Читать «Сказания о Титанах. Мифы и легенды» онлайн - страница 137
Яков Эммануилович Голосовкер
И все же Феникс продолжал допытываться у Телема:
— Но я смертен, Телем, и во мне есть мысль. Не она ли борется со смертью?
И ответил за Телема Геракл:
— Со смертью борются руками. Тяжело отводить ее руку. Она сильнее великана. Но Геракл отводил.
Тогда спросил его Феникс:
— Ты слыхал об истине, Геракл?
Удивился герой-полубог:
— Кто она? Титанида? Богиня? Или демон подземной мглы? Не слыхал я о такой бессмертной.
И тогда все посмотрели на Геракла, и опять Феникс спросил его:
— Знаешь ты, что решает в мире?
— Сила.
— Истина есть та сила.
Но Геракл только повел плечами и сказал:
— Не встречал я еще такой Силы. Если встречу — поборется Геракл и с Истиной.
И снова все при этих словах посмотрели на мышцы Геракла, так как знали, что Геракл не умеет шутить.
Тут припомнил Феникс слова Хирона:
«Сила — в мысли высокой. Чем выше мысль, тем она и сильнее. Покоряет она и большое, и малое. Великая жалость была силой Асклепия, потому что была она его самой высокой мыслью.

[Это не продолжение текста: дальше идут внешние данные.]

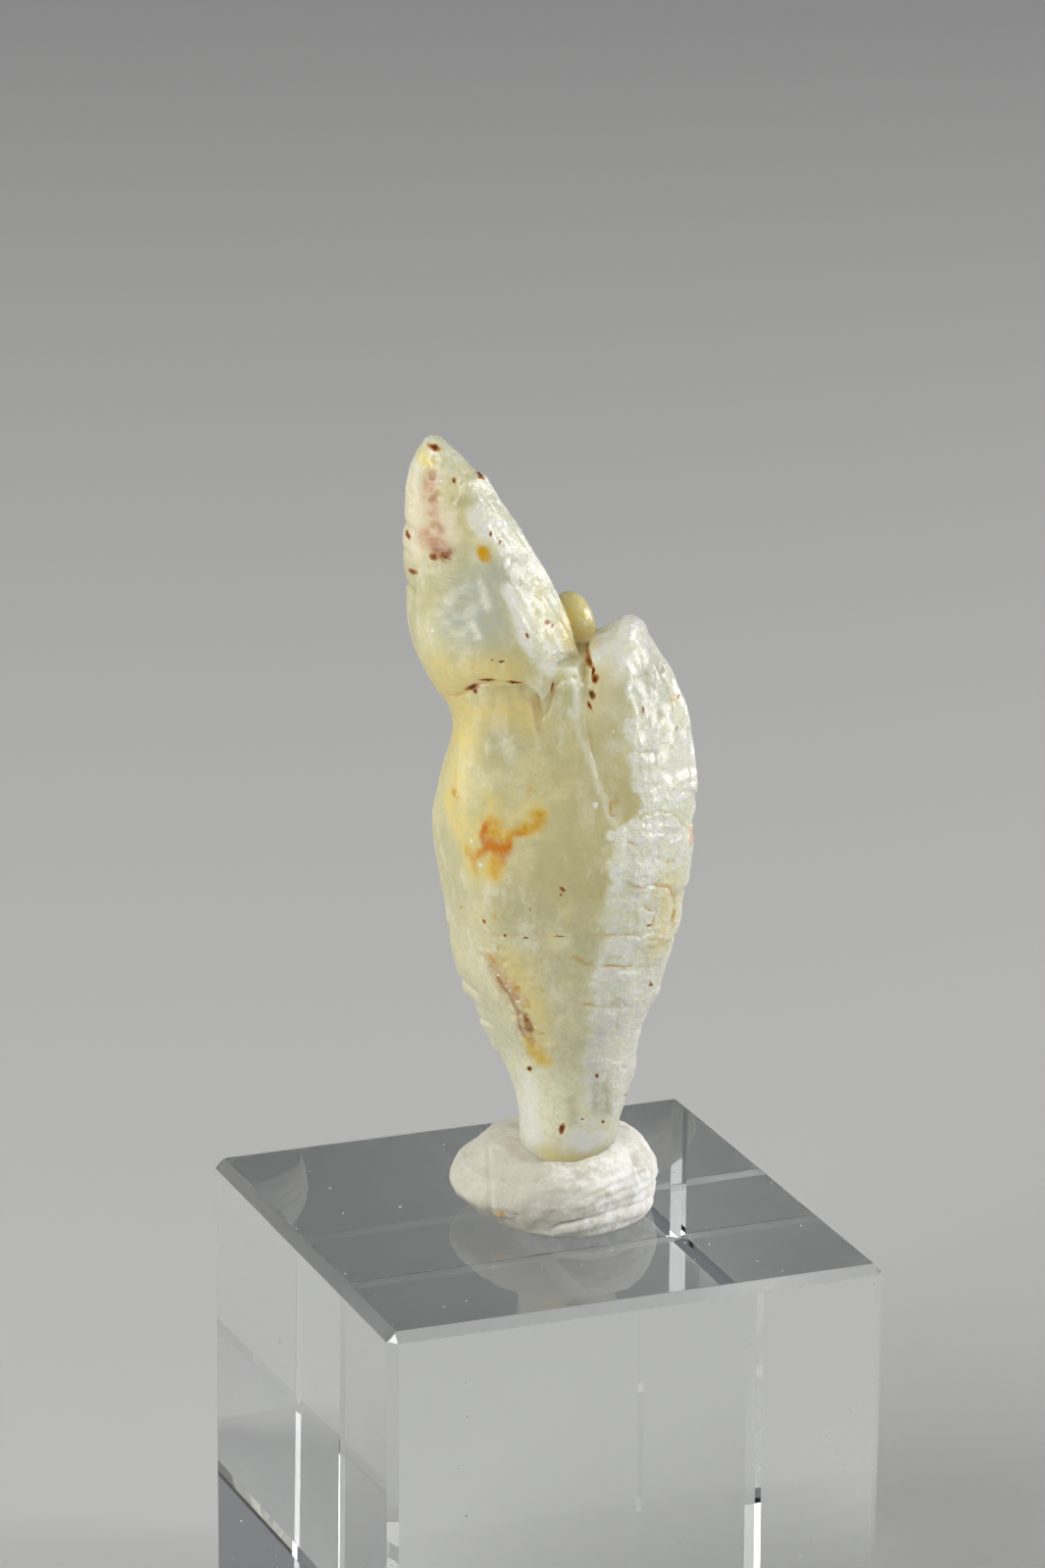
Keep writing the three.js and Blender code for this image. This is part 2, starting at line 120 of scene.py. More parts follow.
@dataclass(frozen=True)
class SpecimenFrame:
    """The specimen's axes: across its broad face, forward out of it, and height above the block."""

    turn: float = 21.7
    block_height: float = BLOCK_SIDE

    def cos_sin(self) -> Place:
        """The cosine and the sine of the turn."""
        return math.cos(math.radians(self.turn)), math.sin(math.radians(self.turn))

    def to_row(self, points: Array) -> Array:
        """Brings points from the specimen's frame to the row frame, in millimetres.

        Args:
            points: Rows of across, forward and height.

        Returns:
            Rows of X, Y and Z.
        """
        cos, sin = self.cos_sin()
        across, forward, height = points.T
        x, y = across * cos - forward * sin, -across * sin - forward * cos
        return np.column_stack((x, y, height + self.block_height))

    def from_row(self, points: Array) -> Array:
        """Brings points from the row frame to the specimen's frame, in millimetres.

        Args:
            points: Rows of X, Y and Z.

        Returns:
            Rows of across, forward and height.
        """
        cos, sin = self.cos_sin()
        x, y, z = points.T
        return np.column_stack((x * cos - y * sin, -x * sin - y * cos, z - self.block_height))

    def turn_normals(self, normals: Array) -> Array:
        """Turns directions from the row frame to the specimen's frame."""
        return self.from_row(normals + np.array((0, 0, self.block_height)))


SPECIMEN = SpecimenFrame()


# ---------------------------------------------------------------- repeatable noise


class Seed(Enum):
    """The seeds of the noise, one for each use of it."""

    GROUND = 3
    PLATES = 5
    TERRACES = 8
    ETCHED = 11
    STROKES = 13
    STREAKS = 21
    PITS = 34
    FURROW = 55
    PUTTY = 71
    PUTTY_PITS = 72
    FINGER_PRINT = 73
    SEAMS = 89


class Grain:
    """Noise that is worked out for many points at once and is the same each time."""

    SIDE = 32
    LAYER_SHIFT = 7.3
    FAR = 9.0

    def __init__(self, seed: Seed) -> None:
        """Fills the lattice that the noise is read from.

        Args:
            seed: What the noise is for.
        """
        source = np.random.default_rng(seed.value)
        self.values = source.random((self.SIDE,) * 3) * 2 - 1
        self.seeds = source.random((self.SIDE,) * 3 + (4,))

    def smooth(self, points: Array, size: float | Point) -> Array:
        """Smooth noise from -1 to 1.

        Args:
            points: Rows of three coordinates.
            size: The size of one cell, or one size for each axis.

        Returns:
            One number for each point.
        """
        place = points / np.array(size)
        cell = np.floor(place).astype(int)
        share = place - cell
        share = share * share * (3 - 2 * share)
        total = np.zeros(len(points))
        for corner in np.ndindex(2, 2, 2):
            weight = np.prod(np.where(corner, share, 1 - share), axis=1)
            total += weight * self.values[tuple(((cell + corner) % self.SIDE).T)]
        return total

    def layered(self, points: Array, size: float, layers: int = 3) -> Array:
        """Adds finer and weaker layers of smooth noise.

        Args:
            points: Rows of three coordinates.
            size: The cell size of the coarsest layer.
            layers: How many layers there are.

        Returns:
            One number for each point, about -1 to 1.
        """
        total = np.zeros(len(points))
        for layer in range(layers):
            total += self.smooth(points + self.LAYER_SHIFT * layer, size / 2**layer) / 2**layer
        return total / (2 - 2 ** (1 - layers))

    def drift(self, points: Array, size: float, shifts: Point, layers: int = 3) -> Array:
        """Three noises for each point, read at three shifts, which make outlines wander."""
        return np.column_stack([self.layered(points + shift, size, layers) for shift in shifts])

    def dots(self, points: Array, size: float | Point, square: bool = False) -> tuple[Array, Array]:
        """Finds the nearest of many scattered seeds.

        Args:
            points: Rows of three coordinates.
            size: The spacing of the seeds, or one spacing for each axis.
            square: Whether the cells are boxes and not balls.

        Returns:
            The distance to the nearest seed, in spacings, and a random number of that seed.
        """
        place = points / np.array(size)
        cell = np.floor(place).astype(int)
        nearest = np.full(len(points), self.FAR)
        mark = np.zeros(len(points))
        for step in np.ndindex(3, 3, 3):
            there = cell + step - 1
            seed = self.seeds[tuple((there % self.SIDE).T)]
            offset = there + seed[:, :3] - place
            away = np.abs(offset).max(axis=1) if square else np.linalg.norm(offset, axis=1)
            closer = away < nearest
            nearest = np.where(closer, away, nearest)
            mark = np.where(closer, seed[:, 3], mark)
        return nearest, mark


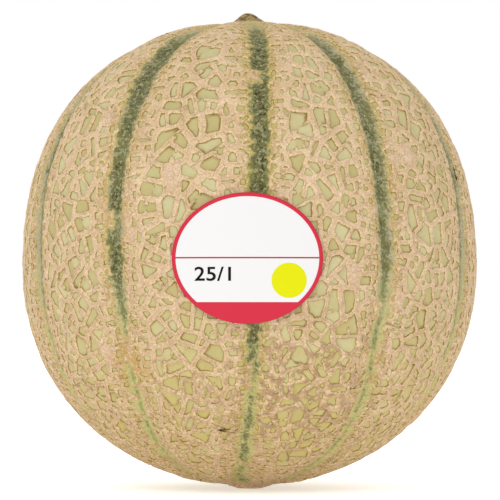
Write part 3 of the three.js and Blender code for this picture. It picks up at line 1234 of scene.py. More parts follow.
    def _strand(self, key: tuple[int, int], kinds: set[CellKind]) -> Strand:
        """Makes the strand on one side, with the points that bend it.

        Args:
            key: Its two corners.
            kinds: What the cells on both sides hold.

        Returns:
            The strand.
        """
        start, end = (self.pattern.corners[number] for number in key)
        length = float(np.linalg.norm(end - start)) * self.shape.equator_radius
        across = unit(np.cross(start + end, end - start))
        gap = self._gap(key, length) if kinds == {CellKind.NET} else None
        strand = Strand([], self._half_width(key, kinds), gap)
        count = 3 if gap else sum(length > least for least in self.bend_lengths)
        reach = min(self.wobble, self.wobble_share * strand.half_width)
        first, last = (self.corner_points[number] for number in key)
        surface = self.surface
        for index in range(count):
            share = (index + 1) / (count + 1)
            bend = self._stray(reach) / self.shape.equator_radius
            direction = unit(start + (end - start) * share + across * bend)
            tone = surface.tones[first] + share * (surface.tones[last] - surface.tones[first])
            depth = surface.depths[first] + share * (surface.depths[last] - surface.depths[first])
            relief = Relief.CREST
            if CellKind.SUTURE in kinds:
                depth = self._suture_depth(kinds)
            elif strand.is_sunk(share):
                depth, relief = self.floor_depth - self.floor_dome, Relief.SUNK_STRAND
            suture = self._suture_share(kinds)
            strand.points.append(surface.add(direction, depth, relief, tone, suture))
        return strand

    def _rim(self, cell: Cell) -> list[int]:
        """Points round a cell, its corners and those along its strands, anticlockwise."""
        rim = []
        for number, follower in cell.sides():
            rim.append(self.corner_points[number])
            points = self.strands[side_key(number, follower)].points
            rim += points if number < follower else points[::-1]
        return rim

    def _add_suture_cell(self, cell: Cell) -> None:
        """Closes a stretch of a suture with a rough, shallow middle."""
        depth = self._suture_depth({cell.kind})
        middle = self.surface.add(cell.centre, depth, Relief.CREST, self.rng.random(), 1.0)
        self.surface.fan(self._rim(cell), middle)

    def _add_cork(self, cell: Cell) -> None:
        """Closes a cell with cork from side to side."""
        depth = self.rng.uniform(*self.crest_depths)
        middle = self.surface.add(cell.centre, depth, Relief.CREST, self.rng.random())
        self.surface.fan(self._rim(cell), middle)

    def _add_net_cell(self, cell: Cell) -> None:
        """Closes a net cell with a sunken island of skin, or with cork where there is none."""
        outline = self._island_outline(cell)
        if not outline:
            self._add_cork(cell)
            return
        tone = self.rng.random()
        east, north = local_axes(cell.centre)
        middle = np.mean([(x, y) for x, y, _ in outline], axis=0)
        floor = self.floor_depth + self._stray(self.floor_stray)

        def direction_of(place: np.ndarray) -> np.ndarray:
            """Direction of a place on the flat patch round the cell's centre."""
            across = (east * place[0] + north * place[1]) / self.shape.equator_radius
            return unit(cell.centre + across)

        shoulder: list[int] = []
        foot: list[int] = []
        for place, is_sunk in self._bent_outline(cell, outline):
            reach = math.dist(middle, place) or 1.0
            flank_share = min(self.flank / reach, self.widest_flank_share)
            foot_place = place + flank_share * (middle - place)
            depth, relief = floor - self.floor_dome, Relief.SUNK_STRAND
            if not is_sunk:
                depth = self.crest_depths[1] + self.shoulder_drop + self._stray(self.shoulder_stray)
                relief = Relief.SHOULDER
            shoulder.append(self.surface.add(direction_of(place), depth, relief, tone))
            foot_relief = Relief.FLOOR if is_sunk else Relief.FOOT
            foot.append(self.surface.add(direction_of(foot_place), floor, foot_relief, tone))
        middle_direction = direction_of(middle)
        tip = self.surface.add(middle_direction, floor - self.floor_dome, Relief.FLOOR, tone)
        self.surface.band(self._rim(cell), shoulder, middle_direction)
        self.surface.band(shoulder, foot, middle_direction)
        self.surface.fan(foot, tip)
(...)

Не от слабости — от великой силы истекает великая жалость».
Тогда заговорили гости Хирона о жалости и снова вспоминали слова Хирона, хотя никто не мог сказать, так ли точно говорил Хирон:
— Боги думают, что для большой жалости нужно и большое время, и, любуясь жизнь, забывают о малой жалости — для тех, у кого для жизни малое время.
Так оно для Олимпа, для неба бессмертных, где время только и бывает большим. Но Асклепий говорил: «И в малом времени вмещается большая жалость, у кого она есть». Эту жалость и дарил он смертным. Не гордился он своим бессмертием, как боги неба, а радовался ему, как земной бог, потому что, будучи бессмертным, мог всегда источать смертным сострадание врачевателя.
В том-то и была сила Асклепия.
Удивили эти слова Геракла, и он спросил:
— Где же тут сила? Вот лежит он, земной бог, перед нами, поверженный богами неба. Если сила в высоком, то у великанов были бы самые высокие мысли, а у чудовищ — самая чудовищная жалость. Боролся я с великанами и чудовищами, но не встречал я у великанов и чудовищ жалости. Непонятна мне такая сила. Моя сила — я сам.
Но когда Геракл это сказал, поднял вдруг голову Силен и пробурчал, причем неизвестно было, шутит ли он или говорит серьезно:
— Ох, Геракл, и объешься же ты когда-нибудь подвигами! Лучше выпей со мной. Еще есть у меня полбурдюка истины. Поборет она и Геракла.
Говорил, а сам косил неприметно глазом на Хирона. И когда всегда рассудительный Феникс заметил: «Твоя пьяная истина слепа», — рассмеялся в ответ пьяный Силен — он один еще мог смеяться в пещере Хирона — и сказал:
— Оттого, что сова слепа днем, она не глупее кукушки. Для пьяной истины весь мир пьян. Говорили гости Хирона о знании.
Сказал Тиресий:
— Знание — скука, когда некому служить этим знанием. Оно вечно кипящее варево, в котором выкипели живые соки. Тогда уж лучше ничего не знать. Скука никому не служит.